Secondly and perhaps more importantly, Rosenshine notes the need for the teacher to ‘monitor’ this practice.   This means that teachers have to be active in their involvement once the task has been set.   There needs to be interaction with the learners to ensure that they understand what they are doing and they don’t require extra help to enable them to achieve the success criteria.     Again, this will look differently depending on the class, the year group, the ability level and even the time of day – but in order to ensure that students complete the task – teachers will need be engage and give instruction and feedback as required (more on this next year!).  

What’s Next? 

As a fresh teacher, just out of my PGCE, a colleague told me that teachers needed to get to the activity as quickly as possible.   However, as teaching professionals we need to ensure that we get the learning quickly but that we also make sure that the activities that we are using as vehicles for that learning are all as effective as possible.   It is good to experiment and try new techniques in our classroom but we need to ensure that we are being reflective to consider whether the activity is helping to promote and embed learning in the way that we want it to.  

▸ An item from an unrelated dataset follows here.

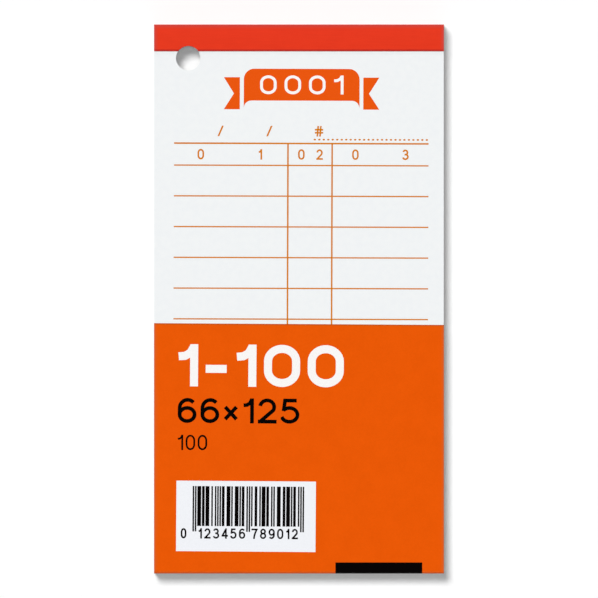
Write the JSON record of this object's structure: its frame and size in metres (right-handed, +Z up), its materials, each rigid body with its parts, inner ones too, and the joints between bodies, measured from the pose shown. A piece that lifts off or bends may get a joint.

To return to my point at the start of this piece – Most teachers tend to think that the learning happens when we talk.  The reality is that most of the learning happens when they talk, or they do something to process the knowledge that we are trying to convey.   

Teachers need to remember that is through activity and repeated practice that knowledge (and understanding) is embedded.   Learning rarely happens the first time we see (or hear) anything.  Learning takes time and repetition and we need to provide the basic structure of this for our students.   Less talk from us, more talk from them and more ‘do’ from them as well.  

^[1] EEF  (2021)  Metacognition and self-regulated learning,  Education Endowment Foundation 

^[2] Christodolou, D (2016)  Making good progress, Oxford University Press 

^[3] Wiliam, D (2011)  Embedded formative assessment, Solution tree Press 

^[4] Hattie, J (2009)  Visible Learning: A synthesis of over 800 Meta-analyses relating to achievement, Routledge 

^[5] Teach Thought https://www.teachthought.com/learning/what-is-blooms-taxonomy/

^[6] Vygotsky, L. S. (1978). Mind in society: The development of higher psychological processes. Cambridge, MA: Harvard University Press

^[7] Wood, D., Bruner, J., & Ross, G. (1976). The role of tutoring in problem solving. Journal of Child Psychology and Child Psychiatry, 17, 89−100.